Saved entries
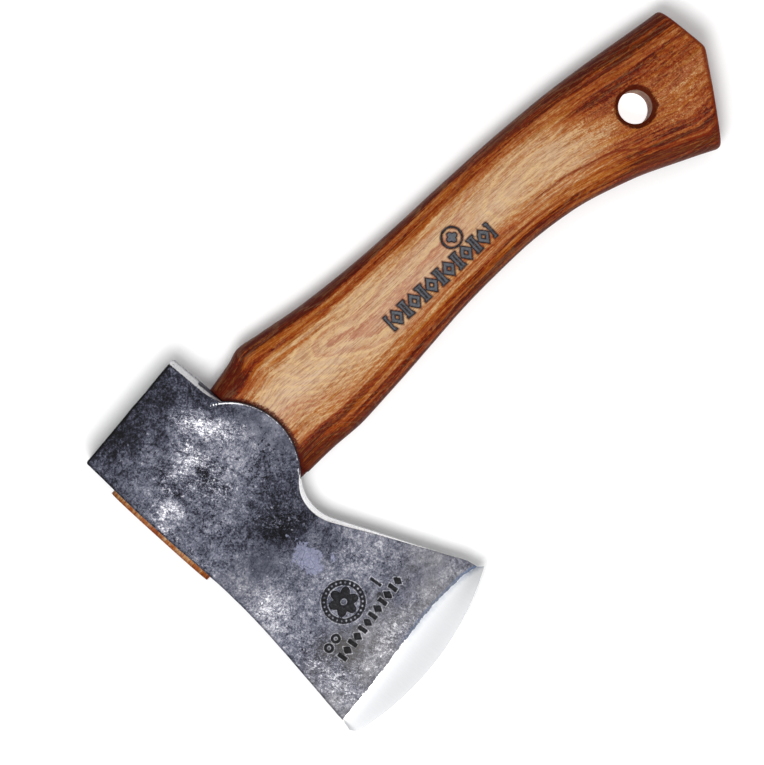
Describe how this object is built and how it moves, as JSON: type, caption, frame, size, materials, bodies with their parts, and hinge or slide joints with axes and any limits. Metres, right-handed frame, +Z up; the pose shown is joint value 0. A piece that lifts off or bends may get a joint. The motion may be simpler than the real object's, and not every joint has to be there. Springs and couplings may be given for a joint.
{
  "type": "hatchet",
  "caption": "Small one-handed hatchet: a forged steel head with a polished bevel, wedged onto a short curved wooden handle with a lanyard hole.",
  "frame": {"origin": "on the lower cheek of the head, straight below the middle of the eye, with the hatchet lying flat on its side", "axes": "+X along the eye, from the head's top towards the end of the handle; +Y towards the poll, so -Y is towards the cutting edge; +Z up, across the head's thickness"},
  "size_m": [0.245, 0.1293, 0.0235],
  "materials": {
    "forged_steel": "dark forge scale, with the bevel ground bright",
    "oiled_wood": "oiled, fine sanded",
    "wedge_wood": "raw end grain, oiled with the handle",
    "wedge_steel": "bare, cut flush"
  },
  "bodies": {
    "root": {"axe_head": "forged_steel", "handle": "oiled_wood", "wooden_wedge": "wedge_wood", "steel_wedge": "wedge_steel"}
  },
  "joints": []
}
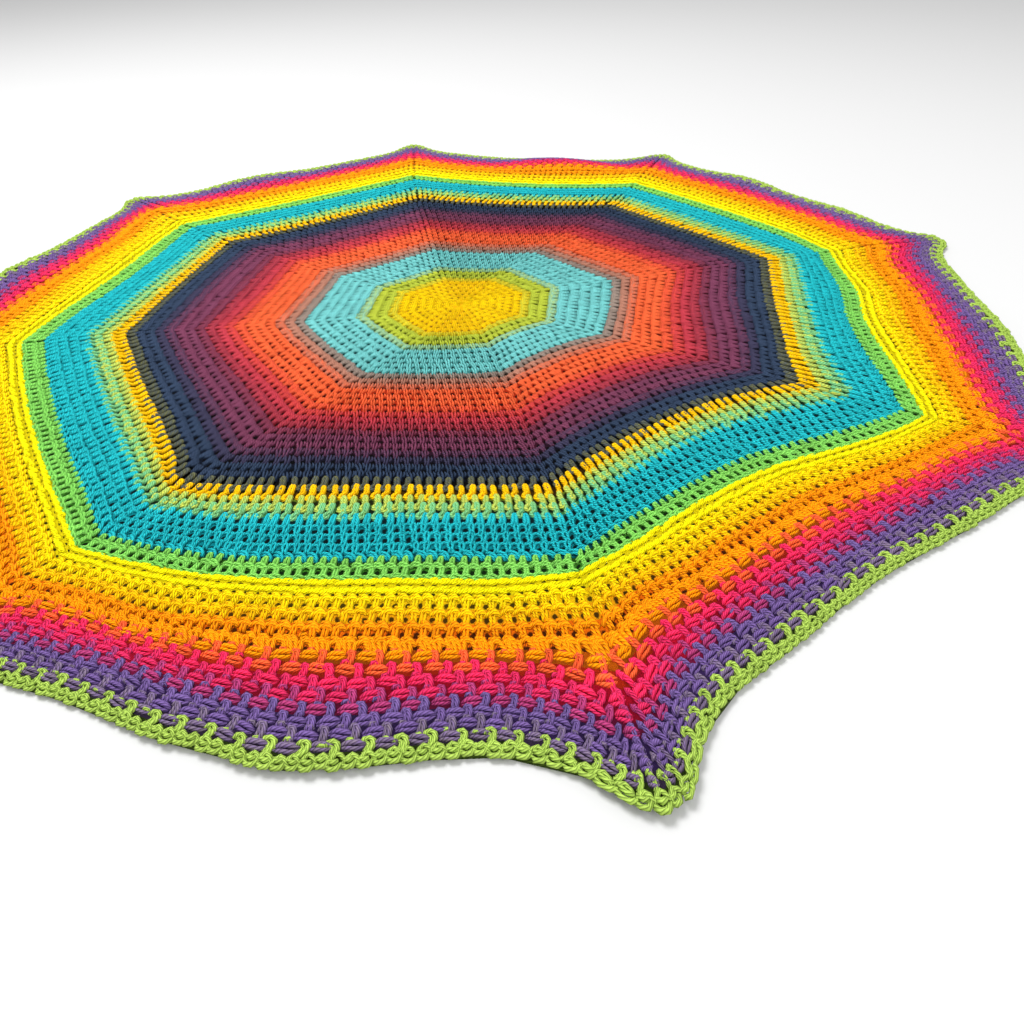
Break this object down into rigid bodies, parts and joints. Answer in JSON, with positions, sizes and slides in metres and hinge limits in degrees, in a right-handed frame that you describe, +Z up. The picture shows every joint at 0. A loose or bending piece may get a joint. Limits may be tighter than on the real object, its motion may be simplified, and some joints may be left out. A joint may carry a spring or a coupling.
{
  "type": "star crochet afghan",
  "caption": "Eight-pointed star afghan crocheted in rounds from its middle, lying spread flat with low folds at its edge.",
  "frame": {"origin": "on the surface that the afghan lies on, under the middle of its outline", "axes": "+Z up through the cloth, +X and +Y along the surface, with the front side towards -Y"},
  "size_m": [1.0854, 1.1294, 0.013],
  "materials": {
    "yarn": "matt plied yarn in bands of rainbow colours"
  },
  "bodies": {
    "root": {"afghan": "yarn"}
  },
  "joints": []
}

» **SET TASK**
List each line of the records that holds the string "type".

» **CORRECT ANSWER**
Describe how this object is built and how it moves, as JSON: type, caption, frame, size, materials, bodies with their parts, and hinge or slide joints with axes and any limits. Metres, right-handed frame, +Z up; the pose shown is joint value 0. A piece that lifts off or bends may get a joint. The motion may be simpler than the real object's, and not every joint has to be there. Springs and couplings may be given for a joint.
  "type": "hatchet",
  "type": "star crochet afghan",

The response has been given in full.